Exercise - Write out each line exactly as it stands, please.

Given material -
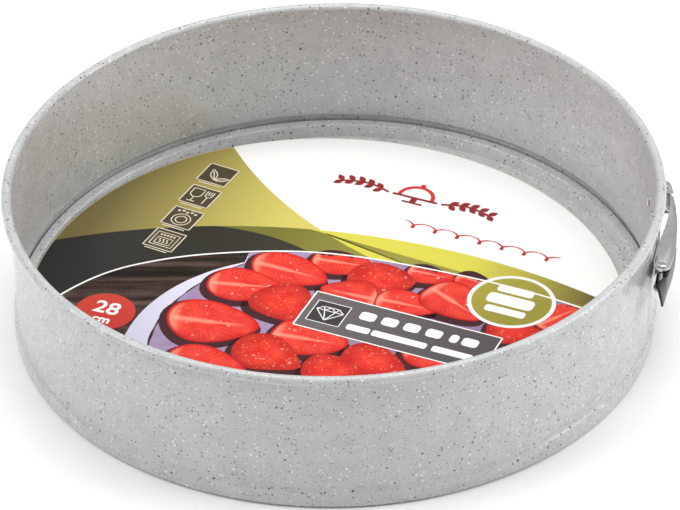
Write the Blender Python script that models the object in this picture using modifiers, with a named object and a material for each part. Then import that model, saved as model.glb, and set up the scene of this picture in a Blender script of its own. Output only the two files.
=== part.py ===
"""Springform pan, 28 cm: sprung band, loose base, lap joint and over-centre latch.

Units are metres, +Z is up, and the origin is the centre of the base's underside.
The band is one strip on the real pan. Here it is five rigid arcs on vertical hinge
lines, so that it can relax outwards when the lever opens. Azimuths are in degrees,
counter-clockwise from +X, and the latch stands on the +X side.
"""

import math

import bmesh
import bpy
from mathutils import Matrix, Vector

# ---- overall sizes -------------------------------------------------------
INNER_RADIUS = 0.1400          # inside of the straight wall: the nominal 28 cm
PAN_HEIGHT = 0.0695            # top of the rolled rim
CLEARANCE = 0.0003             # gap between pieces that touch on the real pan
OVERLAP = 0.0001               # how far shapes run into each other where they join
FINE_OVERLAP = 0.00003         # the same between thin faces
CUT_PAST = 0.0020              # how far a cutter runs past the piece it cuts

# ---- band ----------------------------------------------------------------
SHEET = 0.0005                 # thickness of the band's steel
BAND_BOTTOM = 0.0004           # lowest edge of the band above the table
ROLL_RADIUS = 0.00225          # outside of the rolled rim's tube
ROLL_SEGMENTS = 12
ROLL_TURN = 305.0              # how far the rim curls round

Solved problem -
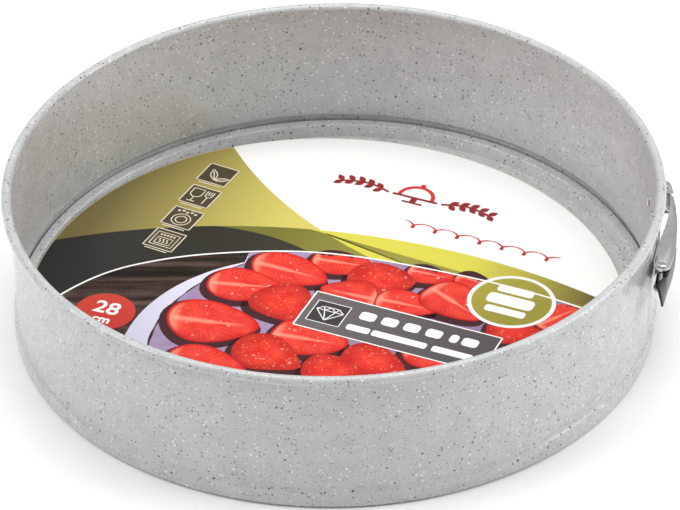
Write the Blender Python script that models the object in this picture using modifiers, with a named object and a material for each part. Then import that model, saved as model.glb, and set up the scene of this picture in a Blender script of its own. Output only the two files.
=== part.py ===
"""Springform pan, 28 cm: sprung band, loose base, lap joint and over-centre latch.

Units are metres, +Z is up, and the origin is the centre of the base's underside.
The band is one strip on the real pan. Here it is five rigid arcs on vertical hinge
lines, so that it can relax outwards when the lever opens. Azimuths are in degrees,
counter-clockwise from +X, and the latch stands on the +X side.
"""

import math

import bmesh
import bpy
from mathutils import Matrix, Vector

# ---- overall sizes -------------------------------------------------------
INNER_RADIUS = 0.1400          # inside of the straight wall: the nominal 28 cm
PAN_HEIGHT = 0.0695            # top of the rolled rim
CLEARANCE = 0.0003             # gap between pieces that touch on the real pan
OVERLAP = 0.0001               # how far shapes run into each other where they join
FINE_OVERLAP = 0.00003         # the same between thin faces
CUT_PAST = 0.0020              # how far a cutter runs past the piece it cuts

# ---- band ----------------------------------------------------------------
SHEET = 0.0005                 # thickness of the band's steel
BAND_BOTTOM = 0.0004           # lowest edge of the band above the table
ROLL_RADIUS = 0.00225          # outside of the rolled rim's tube
ROLL_SEGMENTS = 12
ROLL_TURN = 305.0              # how far the rim curls round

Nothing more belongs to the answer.